I got a taste of the outside world when I joined the Duke of Edinburgh program in my freshman year. It is a program through which I sharpened my communication skills and played a part in serving the community. As a member, I participated in several activities, but it was the time I spent interacting with people I consider most valuable. In my sophomore year, my school organized a trip to Malaysia. The first destination on our itinerary was the Angels Children Home. It comprised of a two-story building which sheltered about twenty children. It is at that place where I met Ezra, the girl who instilled (so much) wisdom in me. Her life was filled with extreme transformations; yet, she constantly wore a smile and was thankful for every new day life handed her. It was at that time when I (realized) age is no boundary to learn or teach. Through her story, Ezra reminded me of the importance of living in the moment and not always in some ill-defined future. I came home to appreciate my parents, my friends and everything I ever took for granted. Ever since, I have been committed to visiting as many places and lend an ear to people who need it. Every person I met along the way shaped my perspectives and helped me mature.

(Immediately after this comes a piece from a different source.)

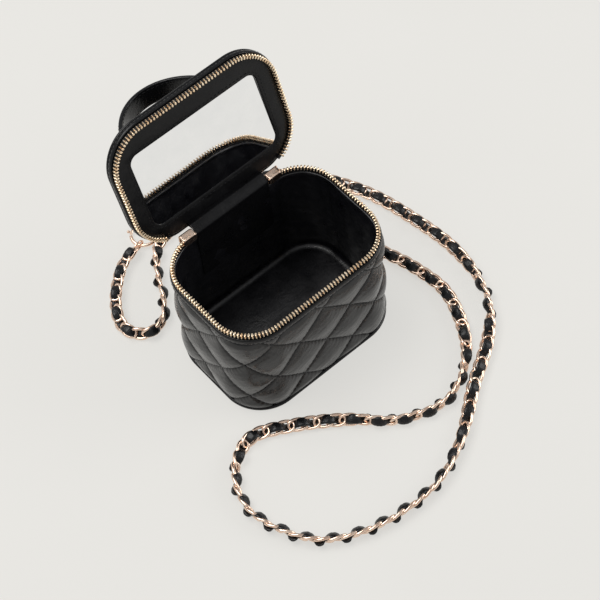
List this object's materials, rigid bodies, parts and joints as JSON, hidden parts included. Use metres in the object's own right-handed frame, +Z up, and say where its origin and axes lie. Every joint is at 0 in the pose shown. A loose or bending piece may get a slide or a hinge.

Studying in University of Wisconsin, which has a culturally diverse environment, will enable me to understand different people and their ways of life. While learning, I will to contribute to the community by sharing knowledge about my life experiences. I (hope) to spread my passion and fervor for business as a subject and encourage people to eagerly pursue their field of interest. With my care for the community, I wish to make a positive impact on the people I meet. I hope to be the Ezra in every person's life.